INSTRUCTIONS FOR THE TASK - Copy every line of the material below word for word.

RECORDED INFORMATION -
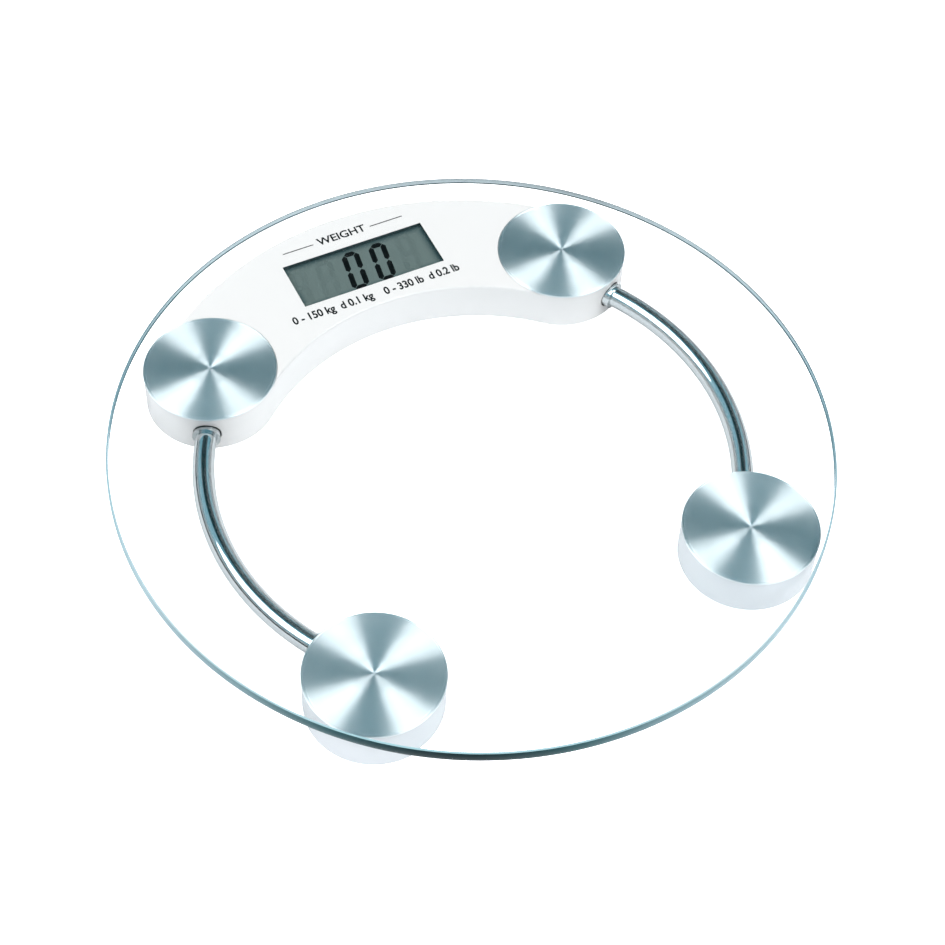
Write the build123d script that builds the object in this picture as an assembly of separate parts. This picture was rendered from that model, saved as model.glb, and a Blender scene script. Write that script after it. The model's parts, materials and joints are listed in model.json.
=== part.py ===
from build123d import *
import math
import os

# Round glass bathroom scale, in millimetres. The origin is on the floor under the middle of the glass,
# +Y points to the display, +X to the right and +Z up.

# Overall sizes
glass_diameter = 330
glass_thickness = 6
glass_edge = 0.8  # ground chamfer round both faces
overall_height = 28
glass_under = overall_height - glass_thickness

# Feet: four on a square whose middle lies a little in front of the glass centre
foot_half_pitch = 91.75
feet_middle = Vector(0, -2, 0)
disc_radius = 31
disc_thickness = 1.2
foot_top = glass_under - disc_thickness
shell_radius = 30.8
shell_bottom = 1.2
foot_wall = 1.8
foot_roof = 18.6
lower_cover_top = 3.2

# Crescent housing
housing_top = glass_under - 0.4
housing_wall = 2.0
cavity_top = housing_top - housing_wall
lobe_roof = foot_roof
outer_arc_radius = 151.5
outer_arc_centre_y = 2.3
inner_wall_y = 93.8  # inner wall on the centre line
cover_gap = 0.15  # between a lower cover and the wall around it
join_round = 14  # where the outer arc meets the round ends

# Pads, buttons and load cells
pad_hole_radius = 25.0
pad_radius = 24.6
pad_flange_radius = 26.4
pad_under = 0.5
flange_bottom = 3.6
flange_top = 5.0
boss_top = 6.0
boss_radius = 6
grip_radius = 21.5
grip_thickness = 1.4
cell_under = 9.0
cell_plate = 1.6
cell_side = 34
cell_top = cell_under + cell_plate
rim_height = 2.4
gauge_top = cell_top + 1.0
button_radius = 5
carrier_radius = 25.5
carrier_under = 7.4
carrier_opening = 29
post_offset = 21.5
post_radius = 3.0
screw_radius = 1.1
pilot_radius = 1.15

# Wire tubes
tube_radius = 5
tube_wall = 1.0
tube_arc = 123
tube_z = 11.4
tube_reach = 33.6  # degrees each side of the tube's middle
ferrule_radius = 6.0
ferrule_start = 30.3
ferrule_end = 32.6
socket_bottom = 5.9
wire_radius = 1.0
wire_z = 14.2
front_wire_arc = 123
rear_wire_arc = 119.6
board_reach = 23.2  # degrees from the centre line to the wires' ends on the board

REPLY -
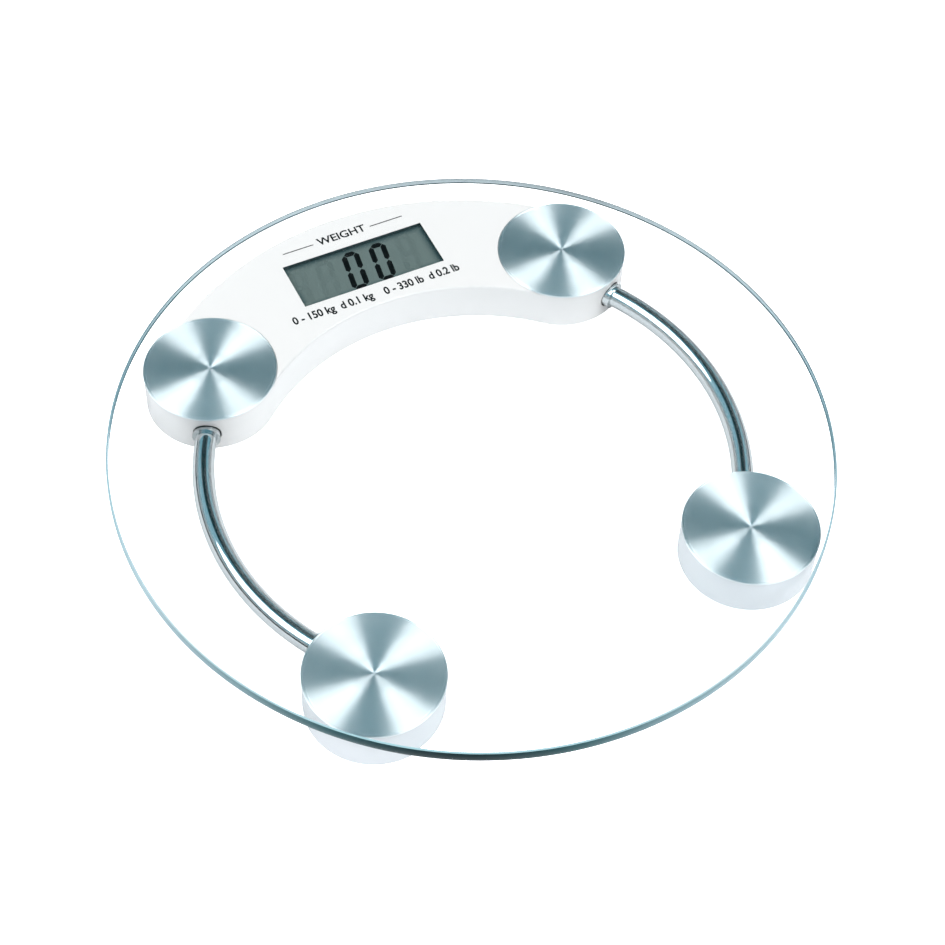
Write the build123d script that builds the object in this picture as an assembly of separate parts. This picture was rendered from that model, saved as model.glb, and a Blender scene script. Write that script after it. The model's parts, materials and joints are listed in model.json.
=== part.py ===
from build123d import *
import math
import os

# Round glass bathroom scale, in millimetres. The origin is on the floor under the middle of the glass,
# +Y points to the display, +X to the right and +Z up.

# Overall sizes
glass_diameter = 330
glass_thickness = 6
glass_edge = 0.8  # ground chamfer round both faces
overall_height = 28
glass_under = overall_height - glass_thickness

# Feet: four on a square whose middle lies a little in front of the glass centre
foot_half_pitch = 91.75
feet_middle = Vector(0, -2, 0)
disc_radius = 31
disc_thickness = 1.2
foot_top = glass_under - disc_thickness
shell_radius = 30.8
shell_bottom = 1.2
foot_wall = 1.8
foot_roof = 18.6
lower_cover_top = 3.2

# Crescent housing
housing_top = glass_under - 0.4
housing_wall = 2.0
cavity_top = housing_top - housing_wall
lobe_roof = foot_roof
outer_arc_radius = 151.5
outer_arc_centre_y = 2.3
inner_wall_y = 93.8  # inner wall on the centre line
cover_gap = 0.15  # between a lower cover and the wall around it
join_round = 14  # where the outer arc meets the round ends

# Pads, buttons and load cells
pad_hole_radius = 25.0
pad_radius = 24.6
pad_flange_radius = 26.4
pad_under = 0.5
flange_bottom = 3.6
flange_top = 5.0
boss_top = 6.0
boss_radius = 6
grip_radius = 21.5
grip_thickness = 1.4
cell_under = 9.0
cell_plate = 1.6
cell_side = 34
cell_top = cell_under + cell_plate
rim_height = 2.4
gauge_top = cell_top + 1.0
button_radius = 5
carrier_radius = 25.5
carrier_under = 7.4
carrier_opening = 29
post_offset = 21.5
post_radius = 3.0
screw_radius = 1.1
pilot_radius = 1.15

# Wire tubes
tube_radius = 5
tube_wall = 1.0
tube_arc = 123
tube_z = 11.4
tube_reach = 33.6  # degrees each side of the tube's middle
ferrule_radius = 6.0
ferrule_start = 30.3
ferrule_end = 32.6
socket_bottom = 5.9
wire_radius = 1.0
wire_z = 14.2
front_wire_arc = 123
rear_wire_arc = 119.6
board_reach = 23.2  # degrees from the centre line to the wires' ends on the board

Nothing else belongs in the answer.